The rally, on the other hand, was held to primarily protest against the long and sustaining demand of the Kurmis, who currently hold OBC status, to be recognized as Scheduled Tribes. The rally aims to “protest against the conspiracy of Kshatriya Kurmi-Mahatos to gain ST status by means of distorting tribal history and securing political patronage. It also demands cancellation of fake ST certificates issued to non-tribals,” a poster of the Forum citing the primary agenda of the day’s protest programme, read.

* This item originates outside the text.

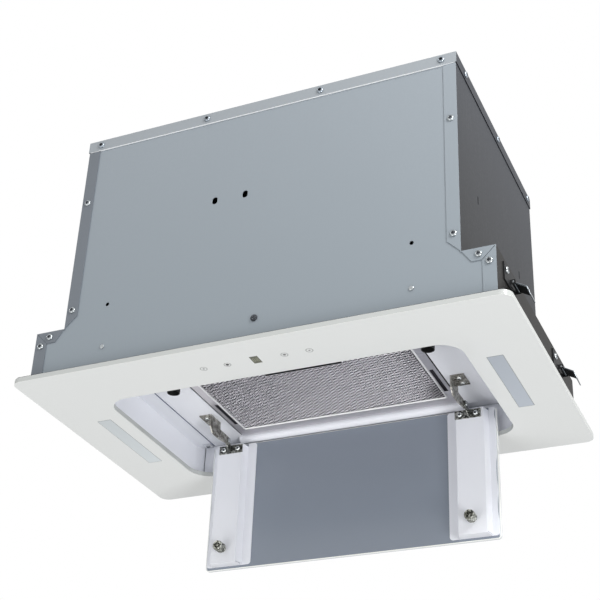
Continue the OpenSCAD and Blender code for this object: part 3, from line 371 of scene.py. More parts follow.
# %% [markdown]
# The panel is clear glass that is painted white on its back. Paint and glass read as one glossy
# white, but the cut edge shows the glass itself, which is a pale grey. The surface direction tells
# the two apart: a face that looks along the sheet's thin side is the front or back, and the rest
# is edge. The door's paint also leaves a bare margin. Small dots are printed on the panel, one in
# each of the four touch rings.
# %% Finish: back-painted glass
def printed(tree, place, under, x, y, radius, ink):
    offset = add(tree, "VectorMath", {0: place, 1: (x, y, 0)}, operation="SUBTRACT")
    flat = add(tree, "VectorMath", {
        0: offset.outputs["Vector"], 1: (1, 1, 0)}, operation="MULTIPLY")
    away = add(tree, "VectorMath", {0: flat.outputs["Vector"]}, operation="LENGTH")
    inside = remap(tree, away.outputs["Value"], radius * 1.15, radius * 0.85)
    return mix(tree, under, ink, inside)


def rim_mask(tree, value, middle, half, soft):
    size = maths(tree, "ABSOLUTE", maths(tree, "SUBTRACT", value, middle))
    return remap(tree, size, half - soft, half - soft / 3)


def bare_margin(tree, place, under, sheet, side, end, colour):
    low, high = corners_of(sheet)
    parts = add(tree, "SeparateXYZ", {"Vector": place}).outputs
    rims = [
        rim_mask(tree, parts[axis], (first + last) / 2, (last - first) / 2 - width, width / 8)
        for axis, first, last, width in (("X", low.x, high.x, side), ("Z", low.z, high.z, end))]
    return mix(tree, under, colour, maths(tree, "MAXIMUM", *rims))


def painted_glass(name, front, back, thin_axis, edge, marks=(), margin=None):
    material, tree, shader, place = new_finish(name)
    direction = add(tree, "TexCoord").outputs["Normal"]
    along = add(tree, "SeparateXYZ", {"Vector": direction}).outputs[thin_axis]
    is_face = remap(tree, maths(tree, "ABSOLUTE", along), 0.75, 0.95)
    is_back = remap(tree, along, -0.1, 0.1)
    peel = use_group(tree, orange_peel, place, Bumps_per_metre=12.0)
    face = mix(
        tree, mix(tree, front, back, is_back), (0.985, 0.99, 0.985, 1), peel.outputs["Dulling"],
        blend_type="MULTIPLY")
    for x, y, radius, ink in marks:
        face = printed(tree, place, face, x, y, radius, ink)
    if margin:
        face = bare_margin(tree, place, face, *margin, edge)
    tint(tree, is_face, edge, face, shader.inputs["Base Color"])
    vary(tree, peel.outputs["Dulling"], 0.12, 0.26, shader.inputs["Roughness"])
    raise_by(tree, peel.outputs["Height"], 0.00004, shader.inputs["Normal"])
    return material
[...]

The Kurmi’s, on the other hand, had called for an indefinite blockade of one of the National Highways in the state and railway tracks in Bankura, Purulia and Jhargram as part of its attempts to renew its demand for ST status on September 20. The programme was called off after the Calcutta High Court declared the proposed programme illegal and barred the protestors from going ahead with the agitation. Earlier, Kurmis had similar protests in the state and some even turned violent. Ahead of the Panchayat polls, a section of Kurmi activists had allegedly carried out an attack on the convoy of Trinamul Congress leader Abhishek Banerjee in Salboni, West Midnapore, when the politician had gone there to participate in the party’s Naba Jowar mass outreach campaign.
Among the other demands of the Friday rally of the aadivasis in Calcutta was the scrapping of the proposed Uniform Civil Code Bill which, the protestors maintained, would destroy the country’s multi-ethnic foundation. The Forum also opposed the Bengal government’s endeavour to set up open cast coal mines at Birbhum’s Deucha Pachami on tribal land and protested atrocities committed on women in Manipur and in different parts of Bengal.
The agitating members of the tribal community in Calcutta also demanded the scrapping of the controversial Forest Preservation (Amendment) Bill, 2023 which seeks to restrict the conservation scope of the Act to only certain forest lands and currently awaits a debate in Rajya Sabha after it was passed by the Lok Sabha in June. Instead, the protestors demanded effective implementation of the Forest Rights Act of 2006.